Je veux dire: qui seront à Marseille ?!!!


----------



## Amok (14 Novembre 2000)

Tiens! les marseillais ne roulent pas pour adobe! ) Ou alors ce forum est désert!


----------



## Membre supprimé 2 (25 Novembre 2000)

Adobe fait de bons produits mais trop chers alors je n'achète pas.
J'y serais peut-être allé mais j'ai un autre RV ce jour là.On pourra se voir une autre fois, j'espère.

------------------
50 ans,utilisateur Mac depuis 1988 après l'Amiga, il refuse de se soumettre au côté obscur de la Force (Micro$oft)


----------



## krystof (16 Février 2006)

Amok a dit:
			
		

> Pour ceux qui ont assisté aux premiers RV, merci de faire part de votre impression sur l'Adobe Tour!




Photoshop 4 est très prometteur.

Illustrator 2 est encore, à mon goût, en phase d'apprentissage. Il rame un peu et la gestion des dégradés laisse à désirer.

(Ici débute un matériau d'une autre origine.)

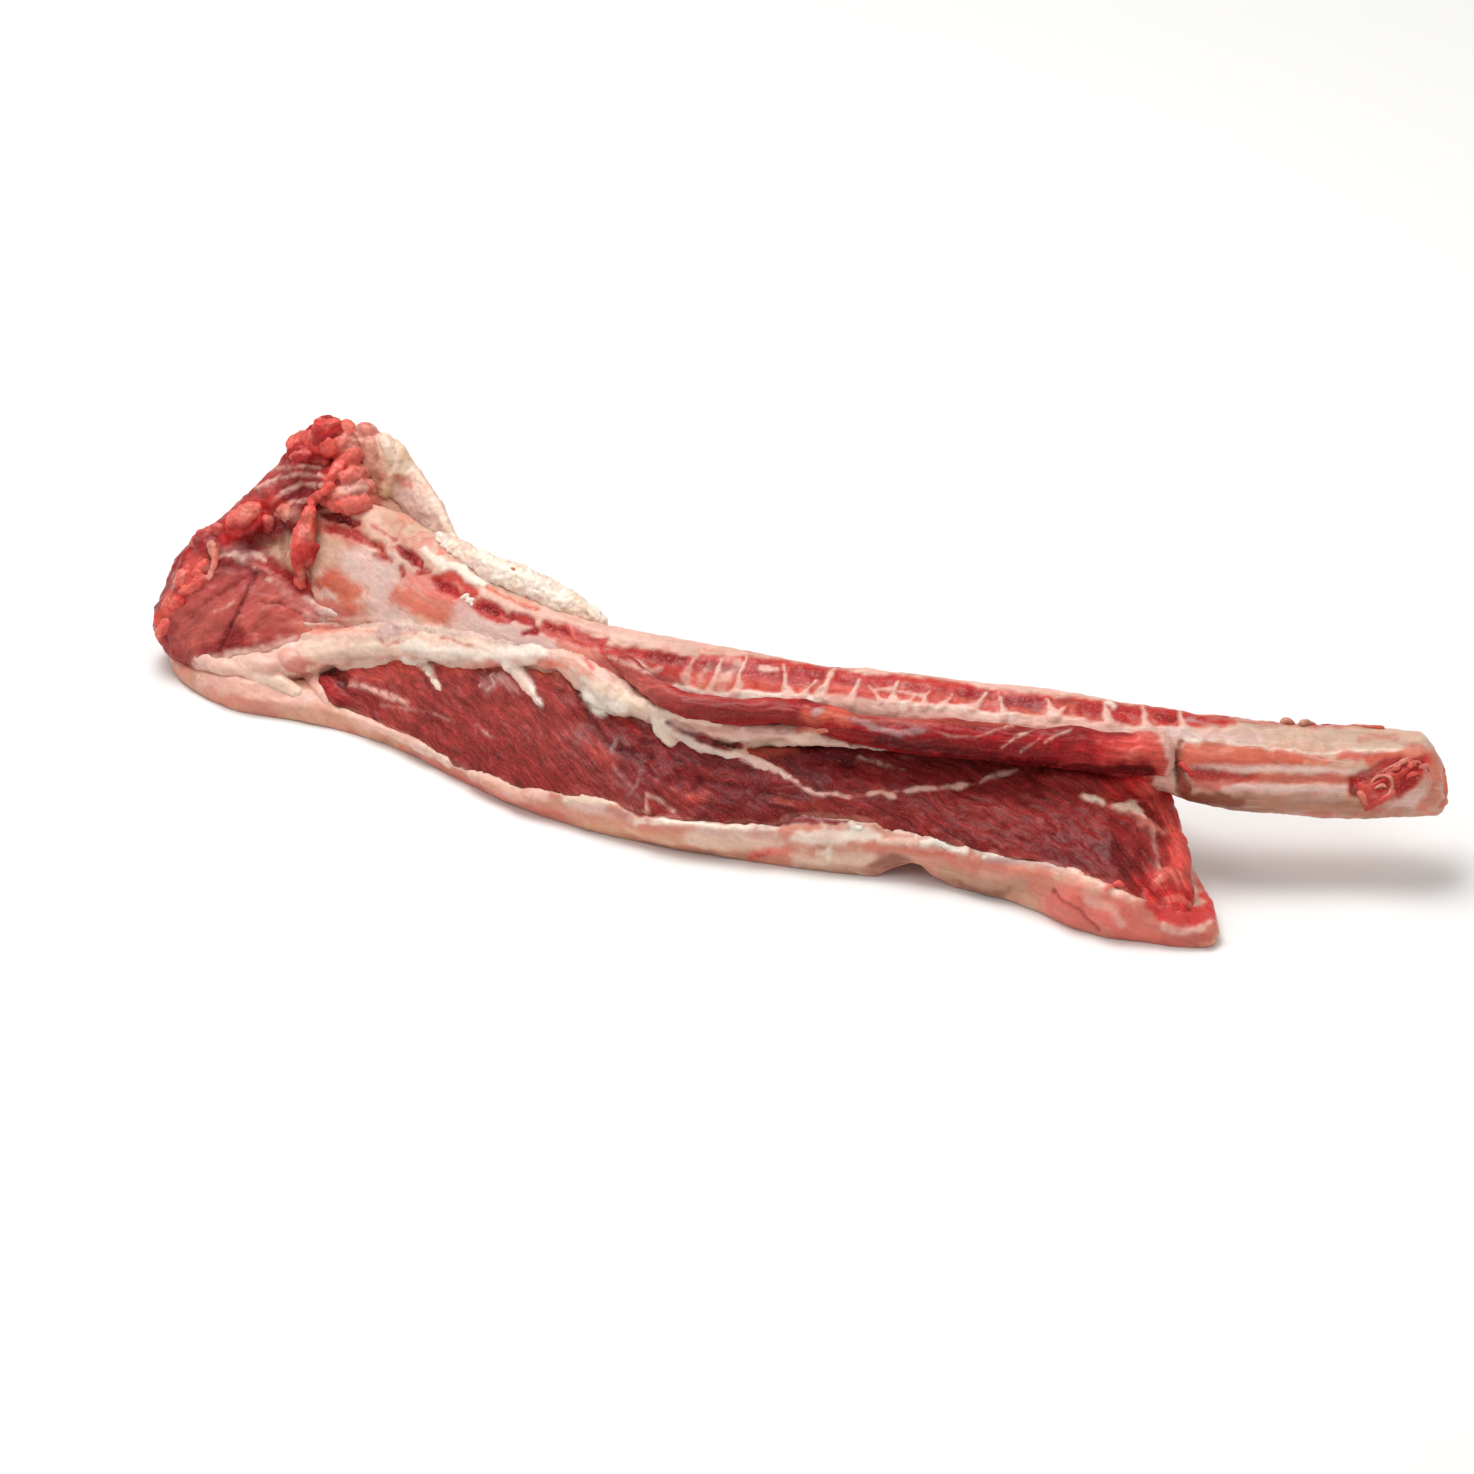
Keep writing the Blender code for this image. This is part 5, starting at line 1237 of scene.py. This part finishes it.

Je pense qu'aujourd'hui, il manque principalement à Adobe un logiciel de mise en page de type X-Press.


----------



## supermoquette (16 Février 2006)

Oh xpress 3.31 produit quelques belles frayeurs aussi.


----------



## krystof (16 Février 2006)

M'en fou, moi j'utilise Paint et SimpleText


----------



## Anonyme (16 Février 2006)

Ça y est, on vient de me livrer la mise à jour 4.2.1 d'Office (avec le correcteur grammatical que ces cons-là avaient viré de la 4.2...). Quelqu'un aurait une idée pour faire l'install sans me cogner les trente-six disquettes ?


----------



## WebOliver (16 Février 2006)

Quelqu'un sait où je peux commander une copie de ClarisWorks? La nouvelle version, la 2. J'aimerais bien tester avec mon nouveau 13" couleur que je vois de recevoir.

Merci.


----------



## krystof (17 Février 2006)

Pour l'instant, seul les cours "Pigier" sont en mesure de fournir ClarisWorks. Tu devrais leur écrire, sans oublier de joindre une enveloppe timbrée avec ton adresse afin d'espérer avoir une réponse de leur part.


----------



## LeConcombreMaske (17 Février 2006)

j'ai des problèmes avec Multiplan... je me demande si ça ne vient pas de mon lecteur de disquettes 5"1/4 ? ... quelqu'un à une idée ?


----------



## krystof (17 Février 2006)

Tu as mis la disquette dans le bon sens ?


----------



## LeConcombreMaske (17 Février 2006)

krystof a dit:
			
		

> Tu as mis la disquette dans le bon sens ?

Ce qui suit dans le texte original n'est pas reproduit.